* **MATERIAL**:

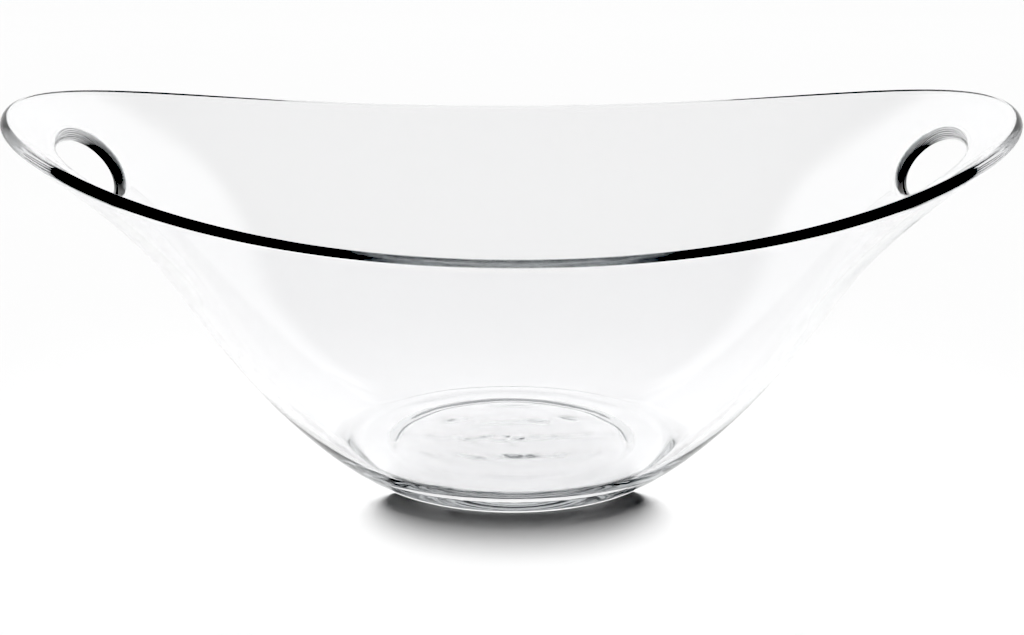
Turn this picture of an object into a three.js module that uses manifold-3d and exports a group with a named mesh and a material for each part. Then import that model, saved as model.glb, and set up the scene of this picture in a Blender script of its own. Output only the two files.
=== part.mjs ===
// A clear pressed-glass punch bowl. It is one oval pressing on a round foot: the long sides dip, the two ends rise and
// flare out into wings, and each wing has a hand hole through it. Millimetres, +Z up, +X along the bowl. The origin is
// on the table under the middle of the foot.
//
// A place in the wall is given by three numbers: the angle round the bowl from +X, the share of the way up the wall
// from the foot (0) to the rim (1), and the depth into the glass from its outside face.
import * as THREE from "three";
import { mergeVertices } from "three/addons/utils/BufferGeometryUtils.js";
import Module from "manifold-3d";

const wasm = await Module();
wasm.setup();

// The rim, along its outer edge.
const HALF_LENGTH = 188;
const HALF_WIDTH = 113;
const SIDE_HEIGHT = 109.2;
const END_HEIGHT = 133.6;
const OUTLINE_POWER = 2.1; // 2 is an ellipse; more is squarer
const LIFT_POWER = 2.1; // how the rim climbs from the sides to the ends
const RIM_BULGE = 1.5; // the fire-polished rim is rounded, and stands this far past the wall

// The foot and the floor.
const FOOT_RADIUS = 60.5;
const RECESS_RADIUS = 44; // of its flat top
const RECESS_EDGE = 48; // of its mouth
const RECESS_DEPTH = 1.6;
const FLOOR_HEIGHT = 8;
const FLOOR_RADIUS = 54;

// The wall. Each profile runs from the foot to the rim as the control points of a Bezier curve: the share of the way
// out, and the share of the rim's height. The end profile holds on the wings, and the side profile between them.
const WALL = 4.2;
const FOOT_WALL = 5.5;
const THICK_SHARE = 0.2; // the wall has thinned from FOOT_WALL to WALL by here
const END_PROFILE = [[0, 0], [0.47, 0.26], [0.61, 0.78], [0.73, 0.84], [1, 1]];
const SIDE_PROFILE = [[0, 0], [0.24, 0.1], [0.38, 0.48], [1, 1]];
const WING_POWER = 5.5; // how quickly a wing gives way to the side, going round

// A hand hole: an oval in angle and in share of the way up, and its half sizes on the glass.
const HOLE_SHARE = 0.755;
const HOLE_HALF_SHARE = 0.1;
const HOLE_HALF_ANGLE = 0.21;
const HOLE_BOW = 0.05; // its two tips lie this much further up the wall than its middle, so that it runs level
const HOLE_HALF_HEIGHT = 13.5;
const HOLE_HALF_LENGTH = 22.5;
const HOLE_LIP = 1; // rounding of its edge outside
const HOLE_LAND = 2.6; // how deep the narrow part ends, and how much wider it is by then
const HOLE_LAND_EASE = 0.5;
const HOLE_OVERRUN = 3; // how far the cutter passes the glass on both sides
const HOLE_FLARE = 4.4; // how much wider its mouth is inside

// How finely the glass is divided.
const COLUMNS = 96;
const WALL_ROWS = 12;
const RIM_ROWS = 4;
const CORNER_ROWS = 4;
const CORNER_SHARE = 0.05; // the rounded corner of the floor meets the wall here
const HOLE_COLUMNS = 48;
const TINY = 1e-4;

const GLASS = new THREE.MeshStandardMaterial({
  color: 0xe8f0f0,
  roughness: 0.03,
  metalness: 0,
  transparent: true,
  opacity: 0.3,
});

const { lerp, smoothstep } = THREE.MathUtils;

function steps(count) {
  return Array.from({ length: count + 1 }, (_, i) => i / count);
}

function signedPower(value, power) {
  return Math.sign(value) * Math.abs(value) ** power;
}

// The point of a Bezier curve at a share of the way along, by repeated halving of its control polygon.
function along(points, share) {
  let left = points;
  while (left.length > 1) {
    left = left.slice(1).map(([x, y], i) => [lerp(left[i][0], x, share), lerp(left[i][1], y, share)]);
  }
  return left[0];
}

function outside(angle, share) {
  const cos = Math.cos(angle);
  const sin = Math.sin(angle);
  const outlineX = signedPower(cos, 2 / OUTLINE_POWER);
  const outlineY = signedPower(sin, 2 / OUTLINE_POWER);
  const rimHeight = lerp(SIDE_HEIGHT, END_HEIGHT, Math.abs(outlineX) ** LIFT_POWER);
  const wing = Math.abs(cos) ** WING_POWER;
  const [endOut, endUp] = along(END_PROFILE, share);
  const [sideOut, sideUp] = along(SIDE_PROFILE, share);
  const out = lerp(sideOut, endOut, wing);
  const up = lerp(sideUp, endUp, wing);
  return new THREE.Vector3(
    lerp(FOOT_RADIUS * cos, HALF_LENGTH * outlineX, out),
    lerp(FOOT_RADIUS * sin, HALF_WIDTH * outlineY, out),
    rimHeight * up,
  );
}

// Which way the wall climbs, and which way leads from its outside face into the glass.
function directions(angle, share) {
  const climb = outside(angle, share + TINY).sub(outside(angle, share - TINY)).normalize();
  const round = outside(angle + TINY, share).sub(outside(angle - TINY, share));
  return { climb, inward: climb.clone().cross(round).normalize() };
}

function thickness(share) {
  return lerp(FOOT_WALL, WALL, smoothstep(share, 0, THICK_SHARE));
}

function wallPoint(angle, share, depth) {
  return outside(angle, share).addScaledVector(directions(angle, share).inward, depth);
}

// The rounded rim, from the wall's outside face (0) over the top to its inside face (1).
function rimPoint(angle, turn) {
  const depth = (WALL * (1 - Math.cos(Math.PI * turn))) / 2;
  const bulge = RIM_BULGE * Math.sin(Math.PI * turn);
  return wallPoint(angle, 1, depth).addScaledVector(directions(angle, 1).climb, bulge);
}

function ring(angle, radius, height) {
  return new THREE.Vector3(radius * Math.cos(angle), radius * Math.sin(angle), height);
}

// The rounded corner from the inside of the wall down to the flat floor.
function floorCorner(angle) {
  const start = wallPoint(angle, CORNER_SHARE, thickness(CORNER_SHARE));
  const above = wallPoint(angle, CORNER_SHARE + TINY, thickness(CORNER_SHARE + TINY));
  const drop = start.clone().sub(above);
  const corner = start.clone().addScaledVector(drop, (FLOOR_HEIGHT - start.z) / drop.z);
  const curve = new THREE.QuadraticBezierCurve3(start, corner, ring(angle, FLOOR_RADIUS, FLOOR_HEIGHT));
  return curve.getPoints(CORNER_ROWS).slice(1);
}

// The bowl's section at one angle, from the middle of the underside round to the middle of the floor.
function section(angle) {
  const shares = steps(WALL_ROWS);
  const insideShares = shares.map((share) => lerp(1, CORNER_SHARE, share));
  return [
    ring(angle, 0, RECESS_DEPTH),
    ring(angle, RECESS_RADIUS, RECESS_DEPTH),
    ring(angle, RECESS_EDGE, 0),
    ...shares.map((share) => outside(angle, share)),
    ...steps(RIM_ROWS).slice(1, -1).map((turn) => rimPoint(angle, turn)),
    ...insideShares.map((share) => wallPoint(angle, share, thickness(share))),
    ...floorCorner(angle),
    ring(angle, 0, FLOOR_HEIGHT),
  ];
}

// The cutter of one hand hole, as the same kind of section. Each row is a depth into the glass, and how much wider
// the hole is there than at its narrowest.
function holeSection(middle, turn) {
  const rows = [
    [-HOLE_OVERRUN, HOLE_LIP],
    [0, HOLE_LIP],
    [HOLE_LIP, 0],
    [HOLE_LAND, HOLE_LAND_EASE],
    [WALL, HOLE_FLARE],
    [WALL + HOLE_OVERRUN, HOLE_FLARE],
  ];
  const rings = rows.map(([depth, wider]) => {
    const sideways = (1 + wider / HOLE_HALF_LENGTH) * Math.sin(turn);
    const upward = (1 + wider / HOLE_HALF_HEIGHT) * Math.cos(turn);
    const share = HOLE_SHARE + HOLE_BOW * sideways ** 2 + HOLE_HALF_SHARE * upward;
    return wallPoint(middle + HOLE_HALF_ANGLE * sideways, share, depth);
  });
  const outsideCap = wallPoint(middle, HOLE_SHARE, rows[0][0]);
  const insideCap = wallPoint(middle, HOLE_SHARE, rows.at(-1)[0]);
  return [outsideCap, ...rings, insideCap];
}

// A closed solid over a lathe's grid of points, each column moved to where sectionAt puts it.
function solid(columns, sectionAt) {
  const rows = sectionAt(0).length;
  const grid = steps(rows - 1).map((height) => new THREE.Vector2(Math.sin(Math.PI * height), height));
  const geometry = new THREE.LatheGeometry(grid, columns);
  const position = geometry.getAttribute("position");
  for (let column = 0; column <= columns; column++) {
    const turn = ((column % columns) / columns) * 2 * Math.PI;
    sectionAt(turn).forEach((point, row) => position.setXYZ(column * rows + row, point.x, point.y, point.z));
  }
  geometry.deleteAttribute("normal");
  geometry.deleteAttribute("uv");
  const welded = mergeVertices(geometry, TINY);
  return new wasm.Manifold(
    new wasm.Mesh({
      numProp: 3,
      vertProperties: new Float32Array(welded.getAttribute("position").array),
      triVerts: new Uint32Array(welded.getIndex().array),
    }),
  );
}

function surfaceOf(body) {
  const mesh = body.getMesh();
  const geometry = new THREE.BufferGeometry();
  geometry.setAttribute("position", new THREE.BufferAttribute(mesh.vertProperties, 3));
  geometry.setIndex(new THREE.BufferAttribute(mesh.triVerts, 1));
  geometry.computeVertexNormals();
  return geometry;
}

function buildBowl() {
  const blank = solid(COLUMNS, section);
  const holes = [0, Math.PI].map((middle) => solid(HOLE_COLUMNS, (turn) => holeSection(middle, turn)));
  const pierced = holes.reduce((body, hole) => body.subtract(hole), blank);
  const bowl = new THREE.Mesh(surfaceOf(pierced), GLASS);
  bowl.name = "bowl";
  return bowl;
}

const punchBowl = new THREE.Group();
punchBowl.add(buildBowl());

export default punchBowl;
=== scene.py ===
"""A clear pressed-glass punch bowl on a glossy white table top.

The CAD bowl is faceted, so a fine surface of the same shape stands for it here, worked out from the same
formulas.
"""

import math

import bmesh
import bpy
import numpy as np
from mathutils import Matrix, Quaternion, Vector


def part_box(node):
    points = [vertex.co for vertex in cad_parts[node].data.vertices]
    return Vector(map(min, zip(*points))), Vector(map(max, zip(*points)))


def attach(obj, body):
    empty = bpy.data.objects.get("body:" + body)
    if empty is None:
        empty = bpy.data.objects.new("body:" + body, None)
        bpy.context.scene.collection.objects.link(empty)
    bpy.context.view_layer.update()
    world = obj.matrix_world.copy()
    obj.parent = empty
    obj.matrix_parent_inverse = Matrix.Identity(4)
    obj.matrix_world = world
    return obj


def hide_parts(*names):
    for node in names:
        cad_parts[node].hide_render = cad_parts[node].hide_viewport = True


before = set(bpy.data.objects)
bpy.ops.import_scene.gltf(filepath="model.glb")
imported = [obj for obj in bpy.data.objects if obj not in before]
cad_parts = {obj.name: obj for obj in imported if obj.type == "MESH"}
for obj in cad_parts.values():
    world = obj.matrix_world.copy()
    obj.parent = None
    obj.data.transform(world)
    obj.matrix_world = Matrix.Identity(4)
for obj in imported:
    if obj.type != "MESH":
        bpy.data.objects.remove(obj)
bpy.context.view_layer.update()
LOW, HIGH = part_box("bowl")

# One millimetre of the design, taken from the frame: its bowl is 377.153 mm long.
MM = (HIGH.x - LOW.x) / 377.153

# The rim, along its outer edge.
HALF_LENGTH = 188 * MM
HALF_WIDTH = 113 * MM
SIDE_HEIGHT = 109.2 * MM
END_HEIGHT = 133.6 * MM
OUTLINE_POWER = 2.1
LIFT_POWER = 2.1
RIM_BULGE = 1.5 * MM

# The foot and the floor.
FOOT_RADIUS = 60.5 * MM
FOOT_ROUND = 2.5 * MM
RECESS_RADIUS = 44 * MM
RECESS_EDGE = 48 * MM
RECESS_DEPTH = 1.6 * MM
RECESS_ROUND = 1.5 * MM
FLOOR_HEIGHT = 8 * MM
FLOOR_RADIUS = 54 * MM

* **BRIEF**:
Retype the portion of the data above that starts on the line with "bpy.context.scene.collection.objects.link(empty)" and finishes on the line with "obj.matrix_world = Matrix.Identity(4)", including both of those lines.

* **SOLUTION BELOW**:
        bpy.context.scene.collection.objects.link(empty)
    bpy.context.view_layer.update()
    world = obj.matrix_world.copy()
    obj.parent = empty
    obj.matrix_parent_inverse = Matrix.Identity(4)
    obj.matrix_world = world
    return obj


def hide_parts(*names):
    for node in names:
        cad_parts[node].hide_render = cad_parts[node].hide_viewport = True


before = set(bpy.data.objects)
bpy.ops.import_scene.gltf(filepath="model.glb")
imported = [obj for obj in bpy.data.objects if obj not in before]
cad_parts = {obj.name: obj for obj in imported if obj.type == "MESH"}
for obj in cad_parts.values():
    world = obj.matrix_world.copy()
    obj.parent = None
    obj.data.transform(world)
    obj.matrix_world = Matrix.Identity(4)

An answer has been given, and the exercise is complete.